Written instruction |
Present the following data again exactly as it is shown.

Source material |

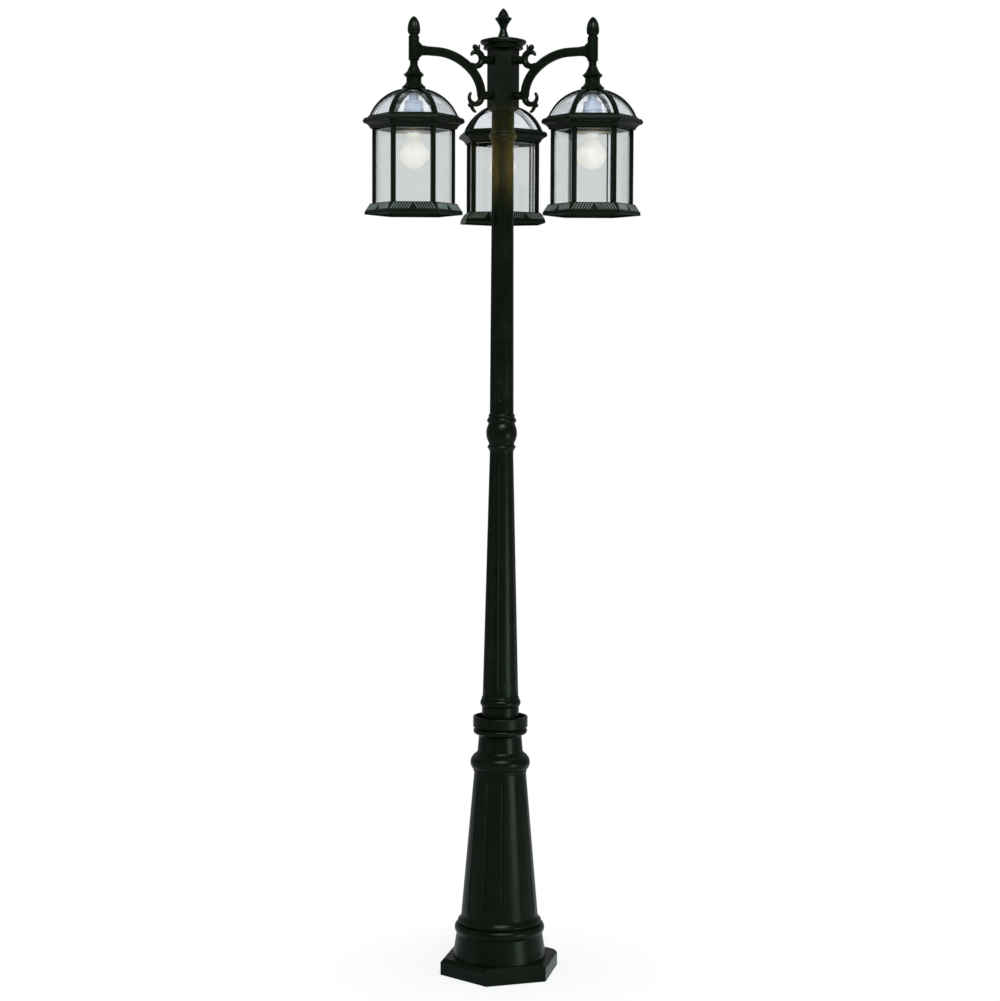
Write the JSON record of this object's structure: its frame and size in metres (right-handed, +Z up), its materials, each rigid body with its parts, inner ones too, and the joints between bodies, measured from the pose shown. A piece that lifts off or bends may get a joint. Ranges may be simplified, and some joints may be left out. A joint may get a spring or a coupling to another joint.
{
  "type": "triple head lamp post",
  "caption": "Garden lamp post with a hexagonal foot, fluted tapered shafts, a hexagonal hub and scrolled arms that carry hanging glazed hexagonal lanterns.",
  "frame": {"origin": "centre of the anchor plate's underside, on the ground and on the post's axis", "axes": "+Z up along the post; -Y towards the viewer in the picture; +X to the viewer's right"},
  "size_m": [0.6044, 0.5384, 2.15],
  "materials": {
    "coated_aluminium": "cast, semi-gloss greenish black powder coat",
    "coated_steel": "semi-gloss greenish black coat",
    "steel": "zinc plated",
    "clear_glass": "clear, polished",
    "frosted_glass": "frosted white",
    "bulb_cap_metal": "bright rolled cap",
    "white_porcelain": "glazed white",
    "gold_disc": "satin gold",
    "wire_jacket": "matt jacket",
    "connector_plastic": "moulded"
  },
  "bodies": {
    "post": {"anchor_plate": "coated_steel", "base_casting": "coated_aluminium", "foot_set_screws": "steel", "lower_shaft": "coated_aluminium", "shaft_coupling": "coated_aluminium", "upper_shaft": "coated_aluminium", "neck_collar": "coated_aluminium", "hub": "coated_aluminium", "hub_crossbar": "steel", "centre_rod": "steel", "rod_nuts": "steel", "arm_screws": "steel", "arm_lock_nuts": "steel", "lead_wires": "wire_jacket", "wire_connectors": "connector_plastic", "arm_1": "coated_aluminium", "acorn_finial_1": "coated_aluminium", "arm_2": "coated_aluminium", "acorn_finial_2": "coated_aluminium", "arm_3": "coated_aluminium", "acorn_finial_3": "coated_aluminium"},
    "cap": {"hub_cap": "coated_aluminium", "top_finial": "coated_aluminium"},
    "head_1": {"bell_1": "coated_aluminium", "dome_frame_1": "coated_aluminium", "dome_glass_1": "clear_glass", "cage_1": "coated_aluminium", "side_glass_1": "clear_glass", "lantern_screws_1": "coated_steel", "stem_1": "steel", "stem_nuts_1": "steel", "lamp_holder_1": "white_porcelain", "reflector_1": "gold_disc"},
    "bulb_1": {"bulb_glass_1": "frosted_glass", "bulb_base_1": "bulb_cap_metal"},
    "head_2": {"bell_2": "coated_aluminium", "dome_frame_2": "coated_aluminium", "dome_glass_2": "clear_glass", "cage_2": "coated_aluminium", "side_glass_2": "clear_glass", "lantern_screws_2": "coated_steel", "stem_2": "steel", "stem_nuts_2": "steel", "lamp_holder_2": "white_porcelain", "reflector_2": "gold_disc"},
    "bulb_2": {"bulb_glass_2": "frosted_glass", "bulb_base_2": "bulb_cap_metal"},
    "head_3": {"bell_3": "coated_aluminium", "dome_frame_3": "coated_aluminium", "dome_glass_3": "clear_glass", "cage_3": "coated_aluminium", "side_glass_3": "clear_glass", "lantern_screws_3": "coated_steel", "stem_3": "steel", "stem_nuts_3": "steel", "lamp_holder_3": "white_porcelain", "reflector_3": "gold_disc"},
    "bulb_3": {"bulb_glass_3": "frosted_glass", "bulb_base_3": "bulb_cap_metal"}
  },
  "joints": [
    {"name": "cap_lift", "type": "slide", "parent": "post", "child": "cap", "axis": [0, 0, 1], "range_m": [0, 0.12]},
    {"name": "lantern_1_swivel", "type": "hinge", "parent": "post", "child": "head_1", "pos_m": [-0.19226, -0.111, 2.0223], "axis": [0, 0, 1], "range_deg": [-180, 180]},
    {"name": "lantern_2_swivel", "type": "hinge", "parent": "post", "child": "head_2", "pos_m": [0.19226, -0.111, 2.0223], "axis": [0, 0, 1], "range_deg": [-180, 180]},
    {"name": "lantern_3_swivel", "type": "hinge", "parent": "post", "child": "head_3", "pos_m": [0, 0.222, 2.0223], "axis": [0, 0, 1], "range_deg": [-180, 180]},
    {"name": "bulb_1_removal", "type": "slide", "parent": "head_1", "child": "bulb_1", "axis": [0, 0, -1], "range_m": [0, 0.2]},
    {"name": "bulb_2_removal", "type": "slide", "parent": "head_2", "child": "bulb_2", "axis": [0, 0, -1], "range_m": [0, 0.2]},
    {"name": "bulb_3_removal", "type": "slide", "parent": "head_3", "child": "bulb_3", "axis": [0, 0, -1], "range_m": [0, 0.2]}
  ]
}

Exercise result |
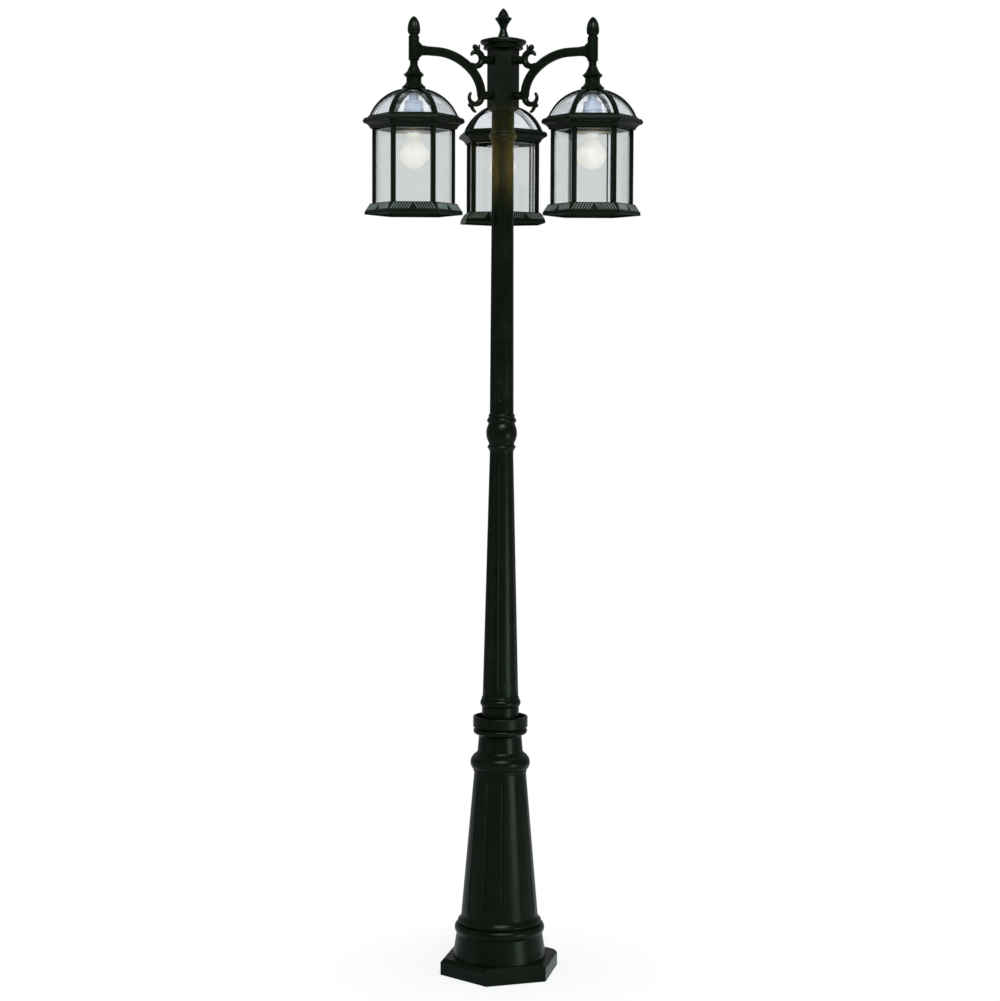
Write the JSON record of this object's structure: its frame and size in metres (right-handed, +Z up), its materials, each rigid body with its parts, inner ones too, and the joints between bodies, measured from the pose shown. A piece that lifts off or bends may get a joint. Ranges may be simplified, and some joints may be left out. A joint may get a spring or a coupling to another joint.
{
  "type": "triple head lamp post",
  "caption": "Garden lamp post with a hexagonal foot, fluted tapered shafts, a hexagonal hub and scrolled arms that carry hanging glazed hexagonal lanterns.",
  "frame": {"origin": "centre of the anchor plate's underside, on the ground and on the post's axis", "axes": "+Z up along the post; -Y towards the viewer in the picture; +X to the viewer's right"},
  "size_m": [0.6044, 0.5384, 2.15],
  "materials": {
    "coated_aluminium": "cast, semi-gloss greenish black powder coat",
    "coated_steel": "semi-gloss greenish black coat",
    "steel": "zinc plated",
    "clear_glass": "clear, polished",
    "frosted_glass": "frosted white",
    "bulb_cap_metal": "bright rolled cap",
    "white_porcelain": "glazed white",
    "gold_disc": "satin gold",
    "wire_jacket": "matt jacket",
    "connector_plastic": "moulded"
  },
  "bodies": {
    "post": {"anchor_plate": "coated_steel", "base_casting": "coated_aluminium", "foot_set_screws": "steel", "lower_shaft": "coated_aluminium", "shaft_coupling": "coated_aluminium", "upper_shaft": "coated_aluminium", "neck_collar": "coated_aluminium", "hub": "coated_aluminium", "hub_crossbar": "steel", "centre_rod": "steel", "rod_nuts": "steel", "arm_screws": "steel", "arm_lock_nuts": "steel", "lead_wires": "wire_jacket", "wire_connectors": "connector_plastic", "arm_1": "coated_aluminium", "acorn_finial_1": "coated_aluminium", "arm_2": "coated_aluminium", "acorn_finial_2": "coated_aluminium", "arm_3": "coated_aluminium", "acorn_finial_3": "coated_aluminium"},
    "cap": {"hub_cap": "coated_aluminium", "top_finial": "coated_aluminium"},
    "head_1": {"bell_1": "coated_aluminium", "dome_frame_1": "coated_aluminium", "dome_glass_1": "clear_glass", "cage_1": "coated_aluminium", "side_glass_1": "clear_glass", "lantern_screws_1": "coated_steel", "stem_1": "steel", "stem_nuts_1": "steel", "lamp_holder_1": "white_porcelain", "reflector_1": "gold_disc"},
    "bulb_1": {"bulb_glass_1": "frosted_glass", "bulb_base_1": "bulb_cap_metal"},
    "head_2": {"bell_2": "coated_aluminium", "dome_frame_2": "coated_aluminium", "dome_glass_2": "clear_glass", "cage_2": "coated_aluminium", "side_glass_2": "clear_glass", "lantern_screws_2": "coated_steel", "stem_2": "steel", "stem_nuts_2": "steel", "lamp_holder_2": "white_porcelain", "reflector_2": "gold_disc"},
    "bulb_2": {"bulb_glass_2": "frosted_glass", "bulb_base_2": "bulb_cap_metal"},
    "head_3": {"bell_3": "coated_aluminium", "dome_frame_3": "coated_aluminium", "dome_glass_3": "clear_glass", "cage_3": "coated_aluminium", "side_glass_3": "clear_glass", "lantern_screws_3": "coated_steel", "stem_3": "steel", "stem_nuts_3": "steel", "lamp_holder_3": "white_porcelain", "reflector_3": "gold_disc"},
    "bulb_3": {"bulb_glass_3": "frosted_glass", "bulb_base_3": "bulb_cap_metal"}
  },
  "joints": [
    {"name": "cap_lift", "type": "slide", "parent": "post", "child": "cap", "axis": [0, 0, 1], "range_m": [0, 0.12]},
    {"name": "lantern_1_swivel", "type": "hinge", "parent": "post", "child": "head_1", "pos_m": [-0.19226, -0.111, 2.0223], "axis": [0, 0, 1], "range_deg": [-180, 180]},
    {"name": "lantern_2_swivel", "type": "hinge", "parent": "post", "child": "head_2", "pos_m": [0.19226, -0.111, 2.0223], "axis": [0, 0, 1], "range_deg": [-180, 180]},
    {"name": "lantern_3_swivel", "type": "hinge", "parent": "post", "child": "head_3", "pos_m": [0, 0.222, 2.0223], "axis": [0, 0, 1], "range_deg": [-180, 180]},
    {"name": "bulb_1_removal", "type": "slide", "parent": "head_1", "child": "bulb_1", "axis": [0, 0, -1], "range_m": [0, 0.2]},
    {"name": "bulb_2_removal", "type": "slide", "parent": "head_2", "child": "bulb_2", "axis": [0, 0, -1], "range_m": [0, 0.2]},
    {"name": "bulb_3_removal", "type": "slide", "parent": "head_3", "child": "bulb_3", "axis": [0, 0, -1], "range_m": [0, 0.2]}
  ]
}